Select every line below containing the word "OpenSCAD".
── TASK DATA ──
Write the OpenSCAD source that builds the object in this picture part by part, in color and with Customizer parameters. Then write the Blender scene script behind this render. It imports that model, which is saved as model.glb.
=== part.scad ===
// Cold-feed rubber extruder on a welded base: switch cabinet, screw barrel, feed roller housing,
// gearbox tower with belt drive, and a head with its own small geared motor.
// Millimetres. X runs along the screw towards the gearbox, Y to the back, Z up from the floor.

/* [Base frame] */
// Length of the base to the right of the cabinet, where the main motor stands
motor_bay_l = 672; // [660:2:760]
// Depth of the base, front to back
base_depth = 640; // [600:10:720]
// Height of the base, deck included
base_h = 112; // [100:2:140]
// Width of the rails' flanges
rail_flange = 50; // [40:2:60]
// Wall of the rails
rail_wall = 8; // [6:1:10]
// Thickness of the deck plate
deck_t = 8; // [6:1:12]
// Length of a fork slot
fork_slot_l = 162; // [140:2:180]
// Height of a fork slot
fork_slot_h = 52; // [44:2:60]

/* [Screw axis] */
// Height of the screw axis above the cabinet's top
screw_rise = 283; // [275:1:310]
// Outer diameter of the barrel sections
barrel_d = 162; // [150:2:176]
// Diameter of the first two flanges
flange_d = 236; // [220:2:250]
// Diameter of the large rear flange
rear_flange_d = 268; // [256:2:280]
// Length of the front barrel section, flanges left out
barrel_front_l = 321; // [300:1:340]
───
── TASK DATA ──
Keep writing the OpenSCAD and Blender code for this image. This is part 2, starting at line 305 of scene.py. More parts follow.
───
ANSWER FOR THIS EXERCISE:
Write the OpenSCAD source that builds the object in this picture part by part, in color and with Customizer parameters. Then write the Blender scene script behind this render. It imports that model, which is saved as model.glb.
Keep writing the OpenSCAD and Blender code for this image. This is part 2, starting at line 305 of scene.py. More parts follow.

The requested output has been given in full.